- _To do_
Exactly the lines from the one with "extrude(amount=base_top + 2" to the one with "for body, members", both included, are to be printed again; leave out the rest.
##### Available data #####
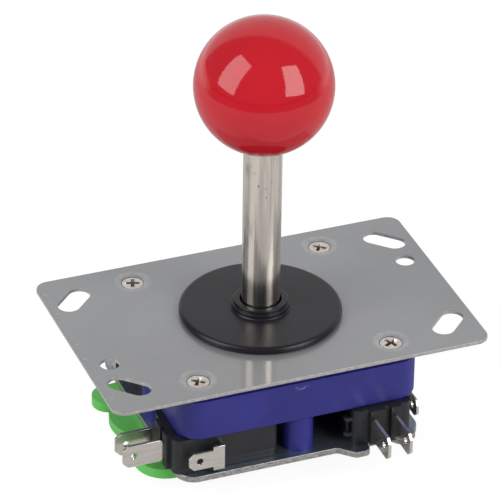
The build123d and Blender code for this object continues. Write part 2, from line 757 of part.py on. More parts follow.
# Base plate: an ear under each switch's terminals, in a pinwheel, and corner ears in front
# and at the back
opening = 2 * room_to_lean(NECK_R, gate_bottom)
hub_r = opening / 2 + GATE_FINGER
half_length = HOUSING_LENGTH / 2 + BASE_PAST_HOUSING[0]
half_width = HOUSING_WIDTH / 2 + BASE_PAST_HOUSING[1]
with BuildPart() as base_plate:
    with BuildSketch(Plane.XY.offset(base_bottom)):
        RectangleRounded(2 * half_length, 2 * half_width, BASE_CORNER)
        for turn in (0, 90, 180, 270):
            if turn % 180 == 0:
                outlines = ear_outlines(half_width, half_length)
            else:
                outlines = ear_outlines(half_length, half_width)[:1]
            for outline in outlines:
                with BuildLine(Plane.XY.rotated((0, 0, turn))):
                    Polyline(*outline, close=True)
                make_face()
        for step in (-BASE_ROUND, 2 * BASE_ROUND, -BASE_ROUND):
            offset(amount=step, kind=Kind.ARC, mode=Mode.REPLACE)
        Circle(hub_r + GATE_RUN, mode=Mode.SUBTRACT)
    extrude(amount=BASE_THICK)
    cut_screw_holes(posts_at, base_bottom, (180, 0, 0))
base_plate.part.label = "base_plate"
export_step(base_plate.part, "parts/base_plate.step")

base_screws = countersunk_screws(posts_at, base_bottom, (180, 0, 0))
base_screws.label = "base_screws"
export_step(base_screws, "parts/base_screws.step")

# Restrictor gate: a plate with a scalloped grip, turned under the base plate and held by
# the lips of its hub, which the corners of the opening split into four fingers
with BuildPart() as restrictor_gate:
    with BuildSketch(Plane.XY.offset(gate_bottom)):
        Circle(GATE_R)
        for x, y, r in GRIP_LOBES:
            with Locations((x, y)):
                Circle(r)
        with BuildLine():
            (first_x, first_y, first_r), (last_x, last_y, last_r) = GRIP_LOBES[0], GRIP_LOBES[-1]
            Polyline(
                (0, GATE_R),
                (first_x, first_y + first_r),
                (last_x, last_y),
                (last_x, last_y - last_r),
                (0, -GATE_R),
                close=True,
            )
        make_face()
    extrude(amount=GATE_THICK)
    fillet(restrictor_gate.faces().sort_by(Axis.Z)[0].edges(), GATE_EDGE)
    with BuildSketch(Plane.XY.offset(gate_top)):
        Circle(hub_r)
    extrude(amount=base_top + SEAT - gate_top)
    with BuildSketch(Plane.XY.offset(base_top + SEAT)):
        Circle(hub_r + GATE_LIP)
    extrude(amount=GATE_LIP_THICK)
    fillet(restrictor_gate.faces().sort_by(Axis.Z)[-1].edges(), GATE_LIP_THICK / 2)
    with BuildSketch(Plane.XY.offset(gate_bottom)):
        RectangleRounded(opening, opening, GATE_OPENING_CORNER)
    extrude(amount=base_top + 2 * GATE_LIP_THICK - gate_bottom, mode=Mode.SUBTRACT)
restrictor_gate.part.label = "restrictor_gate"
export_step(restrictor_gate.part, "parts/restrictor_gate.step")
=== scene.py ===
"""Ball-top arcade lever on its mounting plate, dressed for a product picture.

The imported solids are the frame. Each piece here takes its place from them, in metres.
"""

import json
import math

import bmesh
import bpy
from mathutils import Matrix, Vector

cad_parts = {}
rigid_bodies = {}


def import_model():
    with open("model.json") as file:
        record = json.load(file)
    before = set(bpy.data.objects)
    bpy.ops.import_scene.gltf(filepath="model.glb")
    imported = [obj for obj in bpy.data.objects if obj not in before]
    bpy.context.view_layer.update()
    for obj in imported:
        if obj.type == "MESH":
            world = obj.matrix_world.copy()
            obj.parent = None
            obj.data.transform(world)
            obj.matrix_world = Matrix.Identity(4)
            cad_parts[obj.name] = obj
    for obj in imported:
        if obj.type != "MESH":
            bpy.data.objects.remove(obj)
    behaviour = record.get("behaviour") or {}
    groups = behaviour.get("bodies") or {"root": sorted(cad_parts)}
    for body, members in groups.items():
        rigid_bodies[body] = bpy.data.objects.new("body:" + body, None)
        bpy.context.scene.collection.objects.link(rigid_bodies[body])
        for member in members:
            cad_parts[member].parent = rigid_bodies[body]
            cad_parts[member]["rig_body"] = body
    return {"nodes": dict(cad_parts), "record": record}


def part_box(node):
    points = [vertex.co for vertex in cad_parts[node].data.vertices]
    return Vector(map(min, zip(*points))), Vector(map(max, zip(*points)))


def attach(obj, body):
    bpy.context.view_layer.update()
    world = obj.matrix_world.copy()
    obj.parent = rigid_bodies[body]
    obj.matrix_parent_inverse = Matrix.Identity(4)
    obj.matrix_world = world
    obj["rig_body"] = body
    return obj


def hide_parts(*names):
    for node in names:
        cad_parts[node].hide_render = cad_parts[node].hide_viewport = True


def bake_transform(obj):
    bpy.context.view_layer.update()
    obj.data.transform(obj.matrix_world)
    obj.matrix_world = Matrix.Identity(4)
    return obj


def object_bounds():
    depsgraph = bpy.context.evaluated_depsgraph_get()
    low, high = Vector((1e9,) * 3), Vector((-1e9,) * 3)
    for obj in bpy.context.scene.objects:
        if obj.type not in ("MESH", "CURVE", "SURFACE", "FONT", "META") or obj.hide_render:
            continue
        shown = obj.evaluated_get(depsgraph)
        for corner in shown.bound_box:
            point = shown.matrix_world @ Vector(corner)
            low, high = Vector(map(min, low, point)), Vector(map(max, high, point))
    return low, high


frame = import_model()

cad_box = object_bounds()

MM = 0.001
SIDES = ("front", "right", "back", "left")

# Sizes of the lever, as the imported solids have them
BALL_R = 17.5 * MM
BALL_HEIGHT = 65.75 * MM
BALL_FLAT_R = 6.0 * MM
BALL_FLAT_HEIGHT = BALL_HEIGHT - math.sqrt(BALL_R**2 - BALL_FLAT_R**2)
SHAFT_R = 4.9 * MM
PLATE_HALF_LENGTH = 50.2 * MM
PLATE_SCREW_X = 25.8 * MM
PLATE_SCREW_Y = 24.2 * MM
PLATE_SCREW_TOP = -0.55 * MM
SCREW_HEAD_R = 2.75 * MM
SCREW_R = 1.45 * MM
SCREW_LENGTH = 8.0 * MM
HOUSING_CORNER = 6.0 * MM
BASE_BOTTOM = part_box("base_plate")[0].z
POSTS = ((0.6 * MM, -25.2 * MM), (28.0 * MM, 0.9 * MM))  # two of the four, the others opposite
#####
- _Answer to this task_
    extrude(amount=base_top + 2 * GATE_LIP_THICK - gate_bottom, mode=Mode.SUBTRACT)
restrictor_gate.part.label = "restrictor_gate"
export_step(restrictor_gate.part, "parts/restrictor_gate.step")
=== scene.py ===
"""Ball-top arcade lever on its mounting plate, dressed for a product picture.

The imported solids are the frame. Each piece here takes its place from them, in metres.
"""

import json
import math

import bmesh
import bpy
from mathutils import Matrix, Vector

cad_parts = {}
rigid_bodies = {}


def import_model():
    with open("model.json") as file:
        record = json.load(file)
    before = set(bpy.data.objects)
    bpy.ops.import_scene.gltf(filepath="model.glb")
    imported = [obj for obj in bpy.data.objects if obj not in before]
    bpy.context.view_layer.update()
    for obj in imported:
        if obj.type == "MESH":
            world = obj.matrix_world.copy()
            obj.parent = None
            obj.data.transform(world)
            obj.matrix_world = Matrix.Identity(4)
            cad_parts[obj.name] = obj
    for obj in imported:
        if obj.type != "MESH":
            bpy.data.objects.remove(obj)
    behaviour = record.get("behaviour") or {}
    groups = behaviour.get("bodies") or {"root": sorted(cad_parts)}
    for body, members in groups.items():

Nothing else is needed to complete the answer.